Les contrats se divisent en deux parties : 

  • Une partie transversale « socle » qui concerne les engagements généraux de l’ensemble des signataires d’un contrat climat, quel que soit leur métier ou secteur d’activité ainsi que des engagements spécifiques à certaines organisations (ARPP, Union des marques, Filière Communication). 
     
  • Une partie sectorielle qui concerne les engagements propres aux différents secteurs d’activité et sont répartis selon 5 axes prédéfinis (dont un relatif à des engagements « autres », permettant à chaque organisation de valoriser ses propres engagements et indicateurs complémentaires).


Réduire le volume de publicités relatives à des produits ou des services ayant un impact négatif sur l’environnement

Les produits et services mis en avant dans vos publicités sont-ils particulièrement polluants ou ont-ils fait l’objet d’une démarche de réduction de leurs impacts tout au long de leur cycle de vie ? Sont-ils porteurs d’un label environnemental reconnu ?

L’objectif étant d’orienter le choix des consommateurs vers les produits et services à plus faible impact et pour inciter les metteurs sur le marché à transformer leur offre. 

Dans cette logique, plusieurs régies ont développé de nouvelles offres publicitaires appelées ÉcoRespons’Ad chez TF1 Pub, Green Spirit chez France TV Publicité… Il s’agit d’écrans privilégiés conçus comme des repères pour le public, pour valoriser les produits à moindre impact sur l’environnement. 

Dans ce cadre, l’ADEME a a développé un cahier des charges (régulièrement révisé), sur lequel s’appuie les régies publicitaires avec lesquelles elle est en partenariat, pour sélectionner les produits et services concernés.

Consulter le cahier des charges.

Promouvoir des modes de vie et des comportements plus soutenables

Au-delà de la nature des biens et services promus, les publicités incarnent parfois des modes de vie souvent incompatibles avec la transition écologique. 

En tant que publicitaire vous pouvez contribuer à la représentation d’une nouvelle société de consommation respectueuse de l’environnement et de nouvelles normes éthiques. 

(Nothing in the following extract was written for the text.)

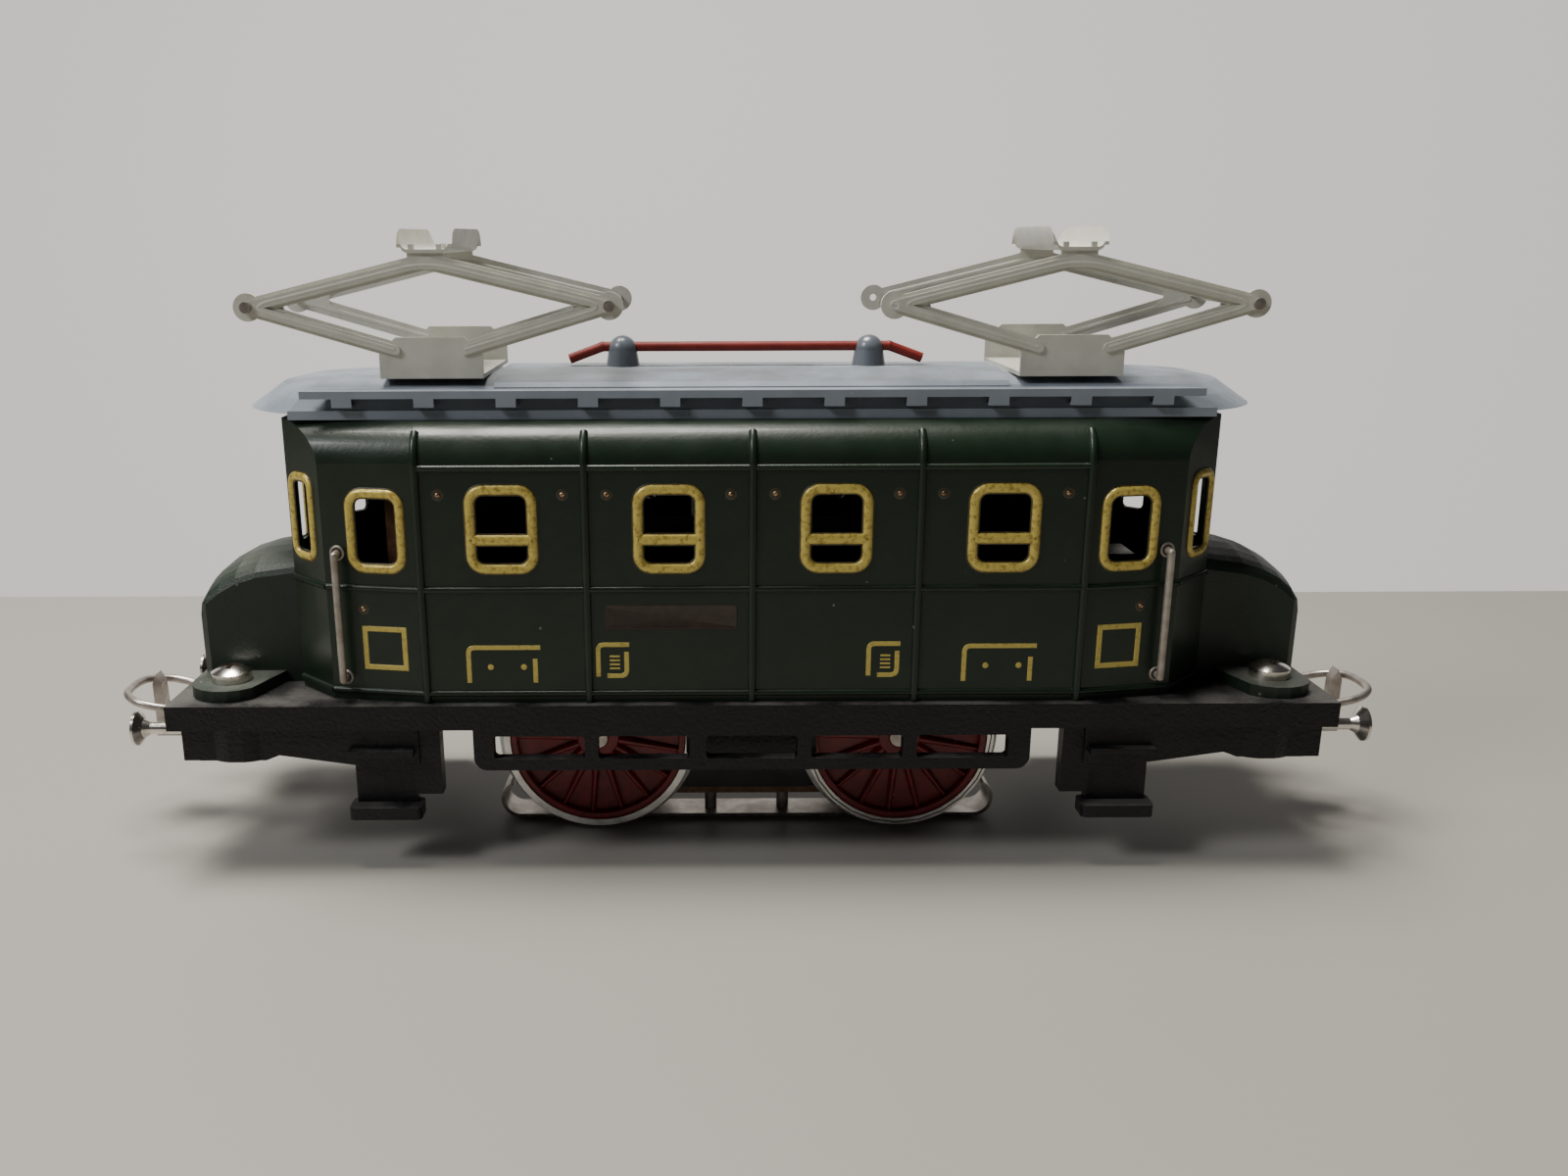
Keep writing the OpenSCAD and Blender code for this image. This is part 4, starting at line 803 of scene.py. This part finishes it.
class LOCO_OT_pantographs(bpy.types.Operator):
    """Half-round ridges pressed along the pantograph frames, the webs at their knees, and splayed collector pans"""
    bl_idname = "loco.pantographs"
    bl_label = "Pantographs"

    def execute(self, context):
        for e, name in ((-1, "left"), (1, "right")):
            middle = e * 46.5
            bm = bmesh.new()
            for s in SIDES:
                outline = [(-5.2, 77.3), (-26, 83.3), (0, 89.5), (26, 83.3), (5.2, 77.3)]
                path = round_path(outline, 3.6, 8)
                points = [Vector(((middle + q.x) * MM, s * 12.75 * MM, q.y * MM)) for q in path]
                tube(bm, points, 0.62 * MM, 14, up=Vector((0, 1, 0)))
                for end in (points[0], points[-1]):
                    bmesh.ops.create_uvsphere(bm, u_segments=14, v_segments=8, radius=0.62 * MM,
                                              matrix=Matrix.Translation(end))
                for side in SIDES:
                    web = [(25.2, 82.6), (18.6, 81.35), (19.9, 82.0), (20.6, 82.6), (20.9, 83.3), (20.6, 84.0),
                           (19.8, 84.4), (18.2, 84.95), (25.2, 84.0)]
                    rows = [[bm.verts.new(((middle + side * x) * MM, s * y * MM, z * MM)) for x, z in web]
                            for y in (12.15, 12.6)]
                    for row in rows:
                        bm.faces.new(row)
                    for k in range(len(web)):
                        j = (k + 1) % len(web)
                        bm.faces.new((rows[0][k], rows[0][j], rows[1][j], rows[1][k]))
            new_object(f"pantograph_ridges_{name}", mesh_of(f"pantograph_ridges_{name}", bm, FINISHES["panto_grey"], 50),
                       slot="panto_grey")
            self.collector(name, middle)
        return {"FINISHED"}

    def collector(self, name, middle):
        """One pan: a flat strip across the top with two long walls that lean out, their corners rounded off."""
        bm = bmesh.new()
        floor_z, thick = 90.75, 0.5
        half = [(2.6, 0), (3.1, 0.25), (3.4, 0.8), (3.95, 2.85)]
        flat = [(-x, z) for x, z in reversed(half)] + half
        profile = [Vector(p) for p in flat]
        rows = []
        for k in range(33):
            y = -13.2 + 26.4 * k / 32
            low = max(0.0, abs(y) - 9.6) / 3.6
            top = 0.75 + 2.1 * math.sqrt(max(0.0, 1 - low * low)) if low < 1 else 0.75
            ring = []
            for lift in (0, thick):
                for p in profile:
                    ring.append(bm.verts.new(((middle + p.x) * MM, y * MM, (floor_z + min(p.y, top) + lift) * MM)))
            rows.append(ring)
        n = len(profile)
        loop = list(range(n)) + list(range(2 * n - 1, n - 1, -1))
        for a, b in zip(rows, rows[1:]):
            for k in range(len(loop)):
                i, j = loop[k], loop[(k + 1) % len(loop)]
                bm.faces.new((a[i], a[j], b[j], b[i]))
        for ring in (rows[0], rows[-1]):
            bm.faces.new([ring[i] for i in loop])
        new_object(f"collector_pan_{name}", mesh_of(f"collector_pan_{name}", bm, FINISHES["panto_grey"], 40),
                   slot="panto_grey", replaces=(f"collector_{name}",))


class LOCO_OT_leaf(bpy.types.Operator):
    """The pickup's leaf springs, copied from the imported spring into a piece of their own"""
    bl_idname = "loco.leaf"
    bl_label = "Pickup leaf"

    def execute(self, context):
        node = NODES["pickup_spring"]
        mesh = node.data.copy()
        mesh.name = "pickup_leaf"
        mesh.transform(node.matrix_world)
        piece = new_object("pickup_leaf", mesh, slot="steel", replaces=("pickup_spring",))
        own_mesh(piece)
        return {"FINISHED"}


class LOCO_OT_recesses(bpy.types.Operator):
    """A dark cross laid in each hood screw's recess: painted shade for the hollow of the cross"""
    bl_idname = "loco.recesses"
    bl_label = "Screw recesses"

    def execute(self, context):
        bm = bmesh.new()
        # Painted shade: two thin dark bars crossed in each screw head's recess, in the dark rubber finish.
        for e in SIDES:
            for s in SIDES:
                place = Matrix.Translation(Vector((e * 79.2, s * 15.3, SCREW_TOP)) * MM)
                for turn in (0, 90):
                    size = Matrix.Diagonal((2.96 * MM, 0.74 * MM, 0.12 * MM, 1))
                    bmesh.ops.create_cube(bm, size=1, matrix=place @ Matrix.Rotation(math.radians(turn), 4, "Z") @ size)
        new_object("screw_recess_shade", mesh_of("screw_recess_shade", bm, FINISHES["traction"]), slot="nickel")
        return {"FINISHED"}


class LOCO_OT_wheels(bpy.types.Operator):
    """Cast spoked wheel centres, and the dark traction bands on one wheelset"""
    bl_idname = "loco.wheels"
    bl_label = "Wheels"

    def execute(self, context):
        count = context.scene.loco_sizes.spokes
        tree = shape_tree("Spoked wheel", {
            "Spokes": 17, "Hub": 0.0028, "Spoke length": 0.0104, "Spoke root": 0.00072, "Spoke tip": 0.00042,
            "Web": 0.0006, "Rim": 0.01345, "Rim width": 0.0011, "Depth": 0.0024, "Boss": 0.0024, "Boss width": 0.0018,
            "Boss depth": 0.0028}, draw_wheel)
        band = shape_tree("Traction band", {"Radius": 0.01462, "Wire": 0.00012, "Height": 0.00008}, draw_ring)
        for name, x in (("left", -24), ("right", 24)):
            places = [(Vector((x * MM, s * 8.4 * MM, 16 * MM)), turn_of(wall("side", 1, s))) for s in SIDES]
            grow(f"spoked_wheels_{name}", tree, places, FINISHES["wheel_red"], {"Spokes": count}, smooth=45,
                 body=f"wheelset_{name}", slot="wheel_red", replaces=(f"wheel_{name}_near", f"wheel_{name}_far"))
        places = [(Vector((24 * MM, s * 9.76 * MM, 16 * MM)), turn_of(wall("side", 1, s))) for s in SIDES]
        grow("traction_bands", band, places, FINISHES["traction"], body="wheelset_right", slot="tyre_steel")
        return {"FINISHED"}


class LOCO_OT_stage(bpy.types.Operator):
    """A plain pale floor and backdrop, soft lights and the camera"""
    bl_idname = "loco.stage"
    bl_label = "Stage"

    def execute(self, context):
        scene = context.scene
        lens = bpy.data.cameras.new("Camera")
        lens.sensor_width = 36
        lens.lens = 30.817
        lens.shift_x = 0.05293
        lens.shift_y = 0.01835
        lens.clip_start = 0.01
        lens.clip_end = 10
        camera = bpy.data.objects.new("Camera", lens)
        camera.location = (-0.00743, -0.21024, 0.0927)
        camera.rotation_euler = [math.radians(a) for a in (74.2249, 0.2233, -0.0391)]
        scene.collection.objects.link(camera)
        scene.camera = camera
        bm = bmesh.new()
        for profile in ([(-1.2, 0), (0.141, 0)], [(1.0, -0.4), (1.0, 0.75)]):
            rows = [[bm.verts.new((x, y, z - 0.0002)) for y, z in profile] for x in (-1.2, 1.2)]
            bm.faces.new((rows[0][0], rows[1][0], rows[1][1], rows[0][1]))
        floor = bpy.data.meshes.new("floor")
        bm.to_mesh(floor)
        bm.free()
        for name, tone in (("Floor", (0.30, 0.29, 0.26)), ("Backdrop", (0.60, 0.58, 0.55))):
            material = bpy.data.materials.new(name)
            material.use_nodes = True
            shader = next(n for n in material.node_tree.nodes if n.type == "BSDF_PRINCIPLED")
            shader.inputs["Base Color"].default_value = rgb(tone)
            shader.inputs["Roughness"].default_value = 0.55
            if name == "Backdrop":
                shader.inputs["Emission Color"].default_value = (1.0, 0.965, 0.92, 1)
                shader.inputs["Emission Strength"].default_value = 0.68
            floor.materials.append(material)
        for face in floor.polygons:
            face.material_index = face.index
        table = bpy.data.objects.new("floor", floor)
        scene.collection.objects.link(table)
        for name, place, aim, size, power, tone in (
                ("Key", (-0.14, 0.06, 0.72), (-0.03, -0.03, 0), 0.30, 10.0, (1.0, 0.96, 0.90)),
                ("Window", (-0.54, -0.32, 0.56), (-0.03, 0, 0.05), 0.20, 3.2, (0.98, 0.98, 1.0))):
            data = bpy.data.lights.new(name, "AREA")
            data.size = size
            data.energy = power
            data.color = tone
            light = bpy.data.objects.new(name, data)
            light.location = place
            light.rotation_euler = (Vector(aim) - Vector(place)).to_track_quat("-Z", "Y").to_euler()
            scene.collection.objects.link(light)
        world = bpy.data.worlds.new("Soft room")
        world.use_nodes = True
        world.node_tree.nodes["Background"].inputs["Color"].default_value = (0.80, 0.82, 0.85, 1)
        world.node_tree.nodes["Background"].inputs["Strength"].default_value = 0.06
        scene.world = world
        return {"FINISHED"}


OPERATORS = (LOCO_OT_finishes, LOCO_OT_windows, LOCO_OT_rivets, LOCO_OT_lining, LOCO_OT_plates, LOCO_OT_eyelets,
             LOCO_OT_loops, LOCO_OT_pantographs, LOCO_OT_leaf, LOCO_OT_recesses, LOCO_OT_wheels, LOCO_OT_stage)


class LOCO_PT_panel(bpy.types.Panel):
    """Lists the locomotive's settings and the pieces that can be built"""
    bl_idname = "LOCO_PT_panel"
    bl_label = "Locomotive"
    bl_space_type = "VIEW_3D"
    bl_region_type = "UI"
    bl_category = "Locomotive"

    def draw(self, context):
        for group in (context.scene.loco_sizes, context.scene.loco_colours):
            box = self.layout.box()
            for key in group.__annotations__:
                box.prop(group, key)
        for operator in OPERATORS:
            self.layout.operator(operator.bl_idname)


CLASSES = (LocoSizes, LocoColours) + OPERATORS + (LOCO_PT_panel,)


def register():
    for cls in CLASSES:
        bpy.utils.register_class(cls)
    bpy.types.Scene.loco_sizes = PointerProperty(type=LocoSizes)
    bpy.types.Scene.loco_colours = PointerProperty(type=LocoColours)


def unregister():
    del bpy.types.Scene.loco_colours
    del bpy.types.Scene.loco_sizes
    for cls in reversed(CLASSES):
        bpy.utils.unregister_class(cls)


def main():
    register()
    for operator in OPERATORS:
        getattr(bpy.ops.loco, operator.bl_idname.split(".")[1])()


if __name__ == "__main__":
    main()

Mesurer et réduire les impacts lors de la production et la diffusion des pubs

Comme toute réalisation audiovisuelle ou print, la production d’un spot publicitaire ou d’une affiche génère un certain nombre d’impacts environnementaux et sociaux liés aux déplacements des équipes et du matériel, au tournage ou à l’impression, aux consommations énergétiques, à la postproduction…

En tant que publicitaire, il est de votre rôle de les identifier, dans une approche « cycle de vie », et de les réduire. 

Sensibiliser et former les équipes 

Les enjeux écologiques et RSE restent encore aujourd’hui généralement méconnus des acteurs de la filière publicité, bien qu’ils fassent partie des éléments clés d’avenir.

En tant que communicant, vous pouvez sensibiliser les décisionnaires de votre entreprise aux enjeux de la publicité responsable comme levier de transformation de leur propre entreprise et de la société en général. 

Outils et bonnes pratiques

 

Le référentiel de calcul carbone élaboré par l’AACC 

Depuis le début de l’année 2022 un référentiel de calcul carbone est en libre accès pour toutes les agences afin d’accompagner la profession dans la mesure de son empreinte carbone. 

En savoir plus sur le référentiel de l'AACC

 

La Fresque de la publicité

Sur le principe de la « Fresque du climat », l’atelier collaboratif la « Fresque de la publicité » permet de comprendre l’essentiel des enjeux socio-économiques et environnementaux de ce secteur professionnel particulier, pour passer à l’action. 

En savoir plus sur la « Fresque de la publicité ».

Les Bilans « Publicité & Environnement » ADEME / ARPP

Les Bilans « Publicité & Environnement » ADEME / ARPP

Issu d’un travail conjoint entre l’ADEME et l’ARPP, les Bilans d’application de la Recommandation « Développement durable » de l’ARPP résultent de l’examen de publicités, sur les bannières web, les insertions presse, l’affichage national, les posts Facebook et, élargi depuis 2019 aux films publicitaires diffusés sur la plateforme YouTube.

Depuis le premier bilan co-produit par l’ARPP et l’ADEME en 2008, les enseignements ont permis dans un premier temps un renforcement des règles déontologiques, puis en 2009, la publication de la version de la Recommandation « Développement Durable » de l’ARPP portée par le premier avis du Conseil paritaire de la publicité auprès duquel tous les bilans sont présentés avant d’être rendus publics. Depuis, ce texte de référence a évolué régulièrement et sa dernière version est entrée en application au 1er août 2020.

Témoin d’une démarche pérenne et volontaire de la part des professionnels de la publicité, ce Bilan est conçu, depuis son origine, dans un esprit constructif et pédagogique visant à travailler sur des réalités concrètes et mieux appréhender et pointer les précautions nécessaires pour des publicités utilisant des arguments environnementaux au sens large.

La continuité dans le temps des Bilans « Publicité & Environnement » – dont l’objectif majeur partagé avec l’ADEME est d’être un outil de formation et opérationnel essentiel – permet de rester vigilants sur l’évolution du traitement publicitaire de l’argument environnemental dans la publicité.